Four years ago when I first came to UBC, I was excited. There was so much for me to check out as I met new friends from all around the world and explored the beautiful city that I just moved into. I came into UBC one week late due to my visa application issues and having missed all of the orientation programs, I was pretty lost in school. Academically, I did rather poorly. I wasn’t used to the education system, I felt inferior to participate in class discussions and I didn’t know that “office hours” are meant to help me. I just went with the flow and tried my best. Fortunately, I passed all of my courses and made it into second year.

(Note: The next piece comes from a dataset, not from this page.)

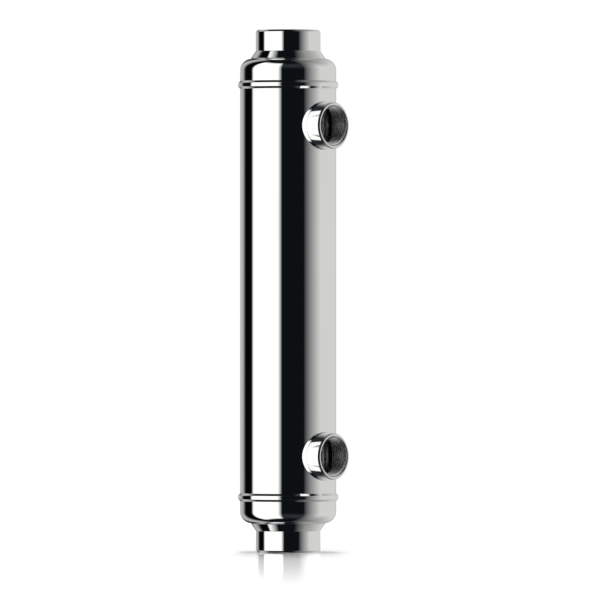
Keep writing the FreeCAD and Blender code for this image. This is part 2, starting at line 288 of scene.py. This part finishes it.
def steelMaterial(name, settings):
    material = bpy.data.materials.new(name)
    material.use_nodes = True
    tree = material.node_tree
    shader = tree.nodes["Principled BSDF"]
    shader.inputs["Metallic"].default_value = 1.0
    place = addNode(tree, "ShaderNodeTexCoord").outputs["Object"]
    marks = addNode(tree, "ShaderNodeGroup", {"node_tree": linesGroup},
                    {"Vector": place, "Stretch": settings["stretch"],
                     "Scale": settings["lineScale"], "Haze Scale": settings["hazeScale"]})
    rub = addNode(tree, "ShaderNodeGroup", {"node_tree": rubGroup},
                  {"Vector": place}).outputs["Rub"]
    tones = rampNode(tree, marks.outputs["Haze"],
                     [(0.0, settings["tone"]), (1.0, settings["hazeTone"])])
    worn = addNode(tree, "ShaderNodeMix", {"data_type": "RGBA"},
                   {"Factor": rub, "A": tones, "B": (*settings["rubTone"], 1)})
    tree.links.new(worn.outputs["Result"], shader.inputs["Base Color"])
    haze = mathNode(tree, "MULTIPLY", marks.outputs["Haze"], settings["hazeRoughness"])
    streaks = mathNode(tree, "MULTIPLY", marks.outputs["Lines"], settings["lineRoughness"])
    rough = mathNode(tree, "ADD", haze, streaks)
    rough = mathNode(tree, "MULTIPLY_ADD", rub, settings["rubRoughness"], rough)
    tree.links.new(mathNode(tree, "ADD", rough, settings["roughness"]), shader.inputs["Roughness"])
    bump = addNode(tree, "ShaderNodeBump", None,
                   {"Height": marks.outputs["Lines"], "Strength": settings["bump"],
                    "Distance": settings["bumpDepth"] * mm})
    tree.links.new(bump.outputs["Normal"], shader.inputs["Normal"])
    return material


mirrorFinish = {
    "tone": (0.955, 0.958, 0.955), "hazeTone": (0.93, 0.934, 0.932),
    "roughness": 0.012, "hazeRoughness": 0.012, "lineRoughness": 0.01,
    "stretch": (0.03, 0.03, 1.0), "lineScale": 900.0, "hazeScale": 18.0,
    "bump": 0.05, "bumpDepth": 0.002, "rubTone": (0.9, 0.9, 0.9), "rubRoughness": 0.015,
}
turnedFinish = {**mirrorFinish, "roughness": 0.02, "lineScale": 1400.0, "bump": 0.1}
sideTurnedFinish = {**turnedFinish, "stretch": (1.0, 0.03, 0.03)}
weldFinish = {**mirrorFinish, "roughness": 0.03, "hazeScale": 60.0, "stretch": (1.0, 1.0, 1.0),
              "lineScale": 120.0, "bump": 0.3, "bumpDepth": 0.01}
threadFinish = {
    "tone": (0.95, 0.95, 0.95), "hazeTone": (0.84, 0.84, 0.84),
    "roughness": 0.24, "hazeRoughness": 0.1, "lineRoughness": 0.06,
    "stretch": (1.0, 1.0, 1.0), "lineScale": 700.0, "hazeScale": 90.0,
    "bump": 0.2, "bumpDepth": 0.01, "rubTone": (0.92, 0.92, 0.92), "rubRoughness": -0.05,
}
faceFinish = {
    "tone": (0.72, 0.72, 0.71), "hazeTone": (0.55, 0.55, 0.54),
    "roughness": 0.22, "hazeRoughness": 0.12, "lineRoughness": 0.1,
    "stretch": (1.0, 1.0, 1.0), "lineScale": 500.0, "hazeScale": 60.0,
    "bump": 0.3, "bumpDepth": 0.01, "rubTone": (0.85, 0.85, 0.84), "rubRoughness": -0.06,
}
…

Because I didn’t attend my faculty’s orientation program and most people already had their cliques when I arrived, I hung out mostly with my Malaysian friends and my dormmates. I explored. I experienced my first fall, winter and spring; tried pho and poutine; went to concerts and parties; sang and performed with UBC A Cappella and the musical crew in my residence, and I also got my first tattoo. Looking back, first year was like a honeymoon for me. It was my first time living away from home and somehow, the overall campus experience made up for the homesickness and the stress that I was facing in the classroom.
Year 2 – 3
Unfortunately, I didn’t manage to secure myself a spot in residence and had to move out to live on my own in second year. I remembered crying to myself after spending an hour to cook a bowl of really basic udon noodles, realizing how dependent I had always been growing up. ? In school, I struggled with some of the general Commerce courses and started questioning about what I really wanted to do in life. It was stressful, and sadly, my negative emotions were not visible to the public but only to myself and my then boyfriend. I channelled most of my negativity towards him while on long distance, which eventually led to a mutual break up. A break up with my high school sweetheart of seven years.

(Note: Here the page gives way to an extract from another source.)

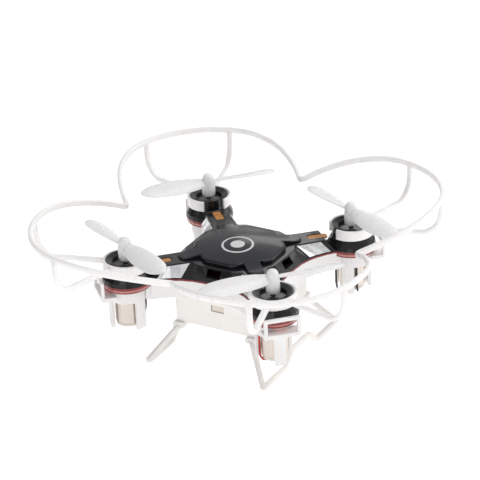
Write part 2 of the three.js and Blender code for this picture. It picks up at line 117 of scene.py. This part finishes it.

On my 21st birthday, one month after my break up when I was still feeling emotionally empty, something happened. I’m still not ready to get into details, but let’s just say that something happened that night with someone that I knew but was not close to; something that would affect me mentally for the next two years and make multiple trips to UBC SASC and Counselling Services to get help; something that I chose not to talk about in social media because I didn’t want my parents who were 8000 miles away to feel worried and helpless, because I wanted to complete my studies in UBC and not being asked to go home; something that I wasn’t ashamed of, but needed time to be ready to share about it more openly, and I’m finally making my first step here today. It wasn’t an easy time for me, and if it wasn’t for my closest friends who took me in and stood by me, I wouldn’t be standing here today.

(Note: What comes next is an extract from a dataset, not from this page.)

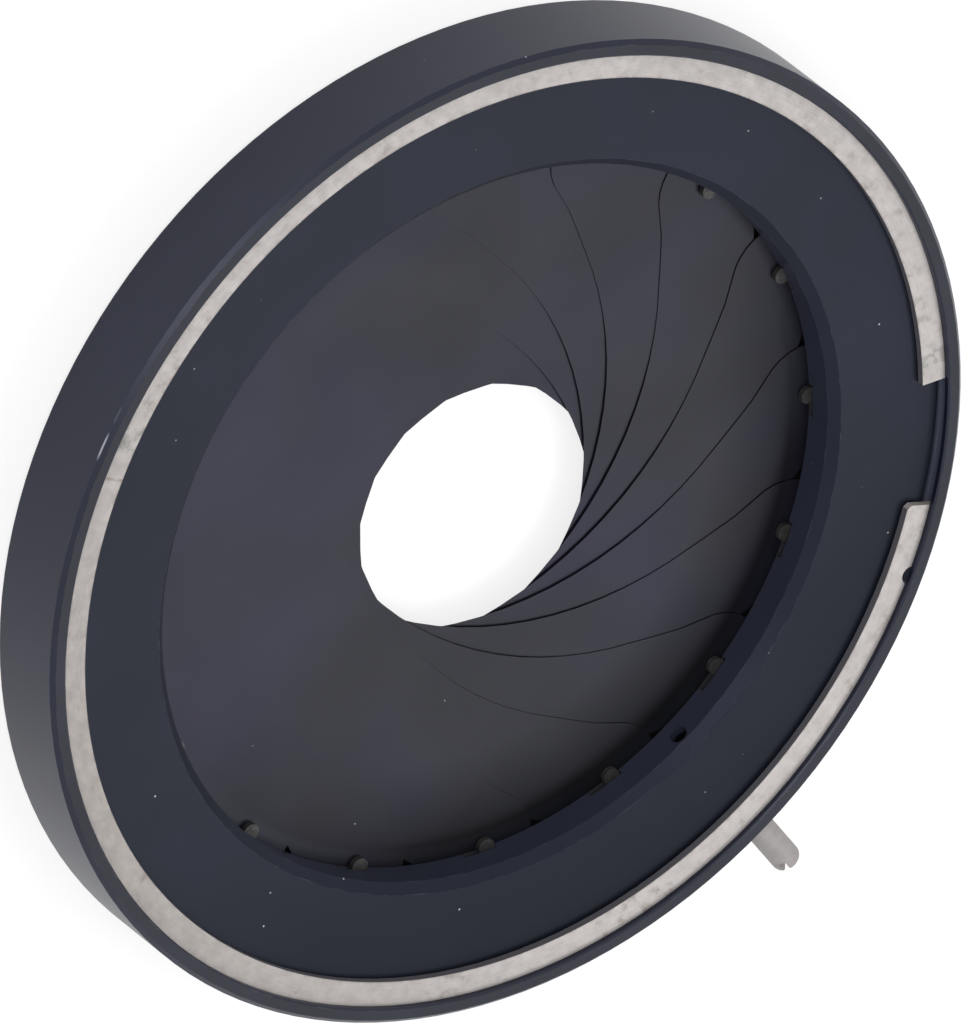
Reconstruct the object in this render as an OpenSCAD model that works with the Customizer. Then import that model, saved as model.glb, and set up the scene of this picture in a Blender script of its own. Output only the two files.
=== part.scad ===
/* [Housing] */
// Outer diameter of the housing
outer_d = 95; // [92:0.5:110]
// Height of the housing, from its rear face to its front rim
housing_h = 8.8; // [8.3:0.1:12]
// Width of the housing's floor, from the outer wall in to the bore
rim_w = 12.8; // [12:0.1:16]
// Thickness of the wall outside the drive ring
wall_t = 1.5; // [1.3:0.1:2.2]
// Thickness of the floor that carries the pivot pins
floor_t = 1.1; // [1:0.1:2]
// Floor left under each pivot hole
floor_skin = 0.3; // [0.2:0.05:0.6]
// Height of the space that holds the blades
blade_space = 2.5; // [2.2:0.1:3.2]
// Width of the shoulder that the drive ring turns on
shoulder_w = 0.4; // [0.3:0.05:0.6]
// Bevel on the outer front and rear edges
housing_bevel = 0.4; // [0.2:0.05:0.7]
// Bevel on the inner edge of the front rim
rim_bevel = 0.15; // [0.05:0.05:0.3]

/* [Drive ring] */
// Running clearance between the drive ring and the housing, on the radius
ring_clear = 0.05; // [0.02:0.01:0.1]
// End play of the drive ring, at each face
ring_play = 0.05; // [0.03:0.01:0.1]
// Bevel round the front edge of the bore
bore_bevel = 0.85; // [0.2:0.05:1.2]
// Bevel round the outer front edge of the drive ring
ring_bevel = 0.35; // [0.1:0.05:0.6]
// Depth of the slots in the rear face that take the drive pins
slot_depth = 0.6; // [0.5:0.05:1.2]

/* [Retaining ring] */
// Thickness of the retaining ring
clip_t = 0.7; // [0.6:0.1:1.2]
// Width of the retaining ring, from its outer edge to its inner edge
clip_w = 3; // [2:0.1:3.5]
// Depth of the groove behind the wall's inner face
groove_depth = 0.7; // [0.4:0.05:0.8]
// Depth of the retaining ring below the front rim
clip_recess = 0.65; // [0.3:0.05:0.8]
// Clearance round the retaining ring in its groove
clip_clear = 0.04; // [0.02:0.01:0.1]
// Angle of the middle of the retaining ring's gap, from the lever pin
gap_angle = 48.3; // [0:0.1:90]
// Angle that the gap spans
gap_span = 15.7; // [8:0.1:30]
// Corner cut on one end of the retaining ring
clip_corner = 0.4; // [0.2:0.1:1]
// Angle of the removal notch, from the lever pin
notch_angle = 31.9; // [20:0.1:36]
// Radius of the removal notch
notch_r = 0.9; // [0.4:0.1:1]

/* [Blades] */
// Number of blades
blade_count = 16; // [12:1:18]
// Blade sheet thickness
blade_t = 0.05; // [0.03:0.01:0.06]
// Distance from the bore wall out to the blades' inner edge when fully open
blade_hide = 0.7; // [0.4:0.1:1.2]
// Clearance between the blades and the wall round them
blade_clear = 0.3; // [0.1:0.05:0.4]
// Clearance of the blade pack above the floor and below the drive ring
pack_clear = 0.05; // [0.03:0.01:0.1]
// Distance from the pin centres to the blades' outer edge, and radius of their pivot ends
pin_edge = 4.3; // [3:0.1:4.6]
// Radius of the blades' drive ends
drive_end_r = 5; // [4.6:0.1:5.1]
// Distance that a drive pin's centre comes inside the bore wall at mid swing
drive_dip = 1.3; // [0.4:0.05:1.4]
// Aperture diameter at which the model stands
aperture_d = 23.3; // [12:0.1:50]
// Smallest aperture diameter
aperture_min_d = 6.4; // [6.4:0.1:12]
// Rise from one blade to the next near their ends
lap_rise = 0.16; // [0.12:0.01:0.18]

/* [Pins] */
// Diameter of the pivot pins and drive pins
pin_d = 1.6; // [1.2:0.1:1.8]
// Running clearance of the pivot pins, on the radius
pin_clear = 0.03; // [0.02:0.01:0.08]
// Diameter of the riveted tenon on each pin
tenon_d = 1; // [0.6:0.1:1.1]
// Height of each drive pin inside the drive ring
drive_reach = 0.45; // [0.3:0.05:0.5]
// Clearance of the drive pins in their slots, at each side
slot_clear = 0.05; // [0.02:0.01:0.1]

/* [Lever pin] */
// Diameter of the lever pin outside the housing
lever_d = 2.7; // [2.2:0.1:3.2]
// Diameter of the lever pin's screw thread
thread_d = 2; // [1.6:0.1:2.2]
// Tapping hole diameter, open to the bore
tap_d = 1.7; // [1.2:0.1:1.9]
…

Funny thing about me is that my coping mechanism at that moment was to take in as much as I could so that I could distract myself from my problems. I got involved in multiple student clubs and bodies: President of UBC Operation Smile, Performance Director for Malaysia Singapore Night, Staff Writer for the Cavalier, AVP Marketing of the Commerce Undergraduate Society; which led me to meet lots of bright and inspiring individuals from my campus and my own faculty. My decision to specialize in Marketing for my degree, which was where my interest lies, also made it easier for me to keep up in classes. My active involvement landed me the International Student Leadership Award from Sauder School of Business at the end of third year, which meant so much more to me than anyone could have imagined.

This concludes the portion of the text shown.